The initiative group will award each of the three to five finalists a $250 prize, as well as additional compensation for the designer of the final selected flag, according to the initiative’s website. Winn Wasson, a social science librarian at the Bird Library and a member of the flag committee, said he put together a research guide as a resource for the redesign process to engage the public in developing competitive designs.
“We want to make the submission process as accessible and inclusive as possible,” said Wasson.
Adapt CNY will be holding a briefing and workshop at the Bird Library on Thursday
from 5:00 p.m. to 7:00 p.m., which includes a presentation about the initiative workshop so that participants can work on their design submission.
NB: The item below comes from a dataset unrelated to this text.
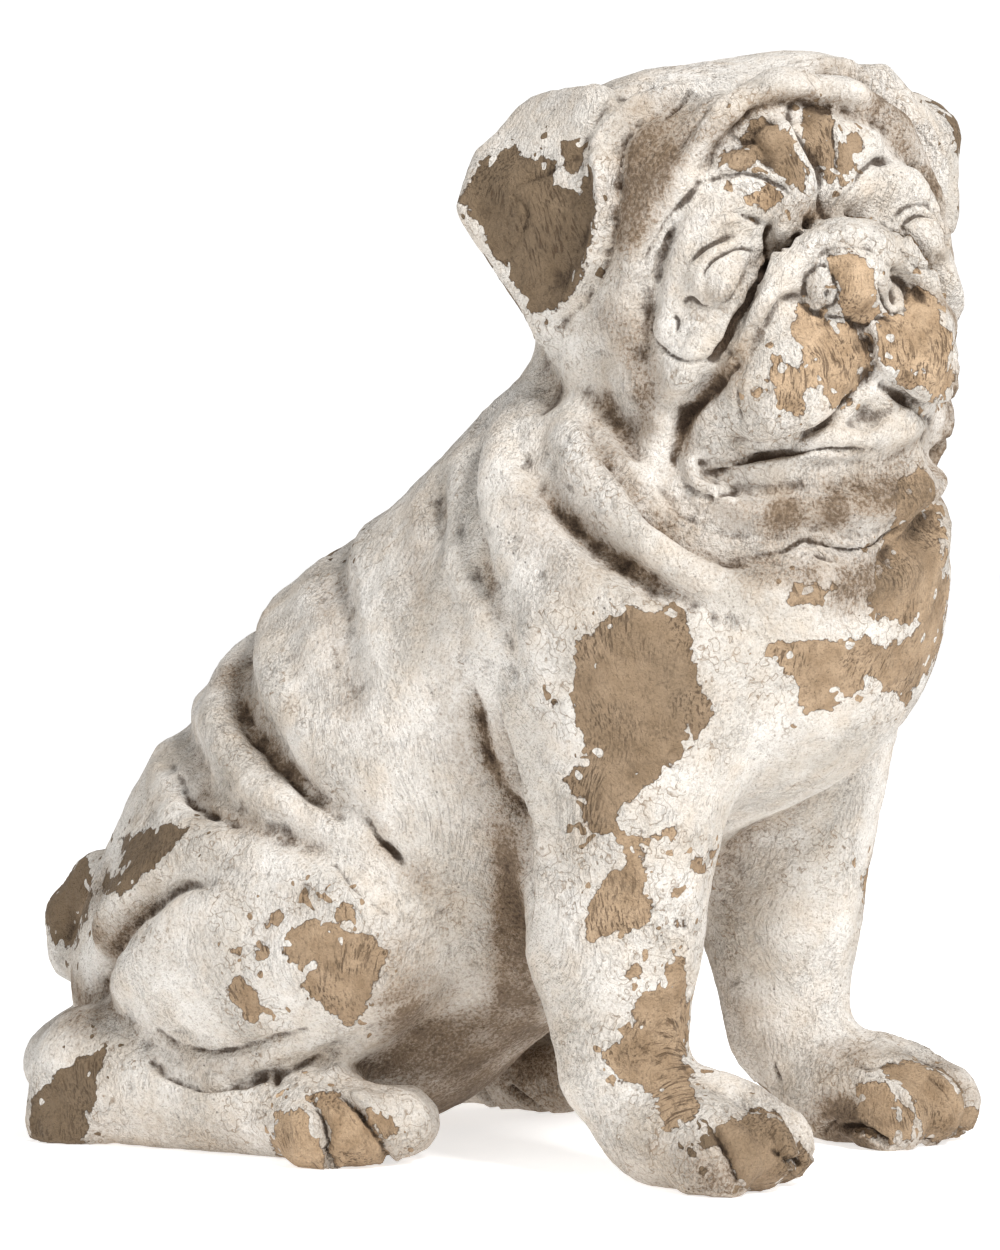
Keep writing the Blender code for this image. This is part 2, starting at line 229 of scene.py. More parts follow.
def stroke(skin, profile, width, height, places, mirror=None):
    """Lays one stroke, width and height in mm, and its mirror image where one is asked for."""
    laid = [skin.seen_at(u, v) for u, v in places]
    for copy in (0, 1) if mirror else (0,):
        if copy:
            laid = [skin.tree.find_nearest(mirror(point))[0] for point in laid]
        found = [skin.tree.find_nearest(point) for point in curve_through(laid)]
        route = np.array([f[0] for f in found])
        facing = np.array([f[1] for f in found])
        right_hand = np.cross(np.gradient(route, axis=0), facing) * (-1 if copy else 1)
        right_hand /= np.linalg.norm(right_hand, axis=1)[:, None] + 1e-12
        wobble = np.array([noise.noise(Vector(p) / HAND_WOBBLE) for p in route.tolist()])
        route += right_hand * wobble[:, None] * HAND_STRAY
        reach = PROFILE_REACH * width * MM
        low, high = route.min(axis=0) - reach, route.max(axis=0) + reach
        near = np.flatnonzero(((skin.points > low) & (skin.points < high)).all(axis=1))
        if not len(near):
            continue
        gaps = np.linalg.norm(skin.points[near, None] - route[None], axis=2)
        closest = gaps.argmin(axis=1)
        gap = gaps[np.arange(len(near)), closest] / (width * MM)
        off = skin.points[near] - route[closest]
        side = (off * right_hand[closest]).sum(axis=1) / (width * MM)
        share = np.clip(closest / (len(route) - 1), 0.03, 0.97)
        fade = np.sin(np.pi * share) ** 0.4                    # soft at both ends
        agree = np.clip((skin.normals[near] * facing[closest]).sum(axis=1) * FACING_GAIN, 0, 1)
        pressure = 1 + HAND_PRESSURE * wobble[::-1][closest]
        skin.push[near] += height * MM * fade * agree * pressure * profile(gap, side)


def carve(what, strokes, mirror=None):
    for profile, width, height, places in strokes:
        stroke(skin, profile, width, height, places, mirror)
    print(what, "strokes:", len(strokes))


print("step of a stroke in mm:", STROKE_STEP / MM)


# %% Dabs
def dab(skin, u, v, wide, high, height, turn=0, sharp=2, mirror=None):
    """Pushes an oval spot of the skin out or in: half sizes in pixels, height in mm."""
    centre = skin.seen_at(u, v)
    scale = (camera_place - centre).dot(camera_back) / FOCAL_PIXELS
    facing = skin.tree.find_nearest(centre)[1]
    for copy in (0, 1) if mirror else (0,):
        middle, right, up, out = centre, camera_right, camera_up, facing
        if copy:
            middle = skin.tree.find_nearest(mirror(centre))[0]
            right, up, out = (mirror(centre + way) - mirror(centre) for way in (right, up, out))
        off = skin.points - np.array(middle)
        x, y = off @ np.array(right), off @ np.array(up)
        c, s = math.cos(math.radians(turn)), math.sin(math.radians(turn))
        oval = ((x * c + y * s) / (wide * scale)) ** 2 + ((y * c - x * s) / (high * scale)) ** 2
        deep = np.abs(off @ np.array(out)) < 2.5 * max(wide, high) * scale
        agree = np.clip(skin.normals @ np.array(out) * FACING_GAIN, 0, 1)
        skin.push += height * MM * np.exp(-oval ** (sharp / 2)) * deep * agree


print("one pixel at the dog, in mm:", round(VIEW_DISTANCE / FOCAL_PIXELS / MM, 2))

# %% [markdown]
# The far side doesn't show in the photograph, so it takes the mirror image of what does. The body
# is mirrored in its own middle plane, and the head, which is turned and tipped, in the plane
# through the nose.

# %% Mirrors
HEAD_TURN = math.radians(-36)
HEAD_TIP = math.radians(10)
NOSE_MIDDLE = (853, 285)

head_face = Matrix.Rotation(HEAD_TURN, 3, "Z") @ Vector((0, -1, 0))
head_left = (Matrix.Rotation(HEAD_TIP, 3, head_face)
             @ Matrix.Rotation(HEAD_TURN, 3, "Z") @ Vector((1, 0, 0)))
skin = Skin(dog)
nose_point = skin.seen_at(*NOSE_MIDDLE)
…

The Bird Library will host an exhibition throughout February to showcase flag designs across the United States and the world.
Members of BLB and surrounding communities of all ages are welcome to illustrate
what the city of Syracuse means to them, Wasson said. He added that the exhibition aims to inspire people who are considering submitting a design.
The competition accepts entries until February 17th. According to Adapt CNY’s website, he will present the jury’s final design choices to the Syracuse City Common Council in June.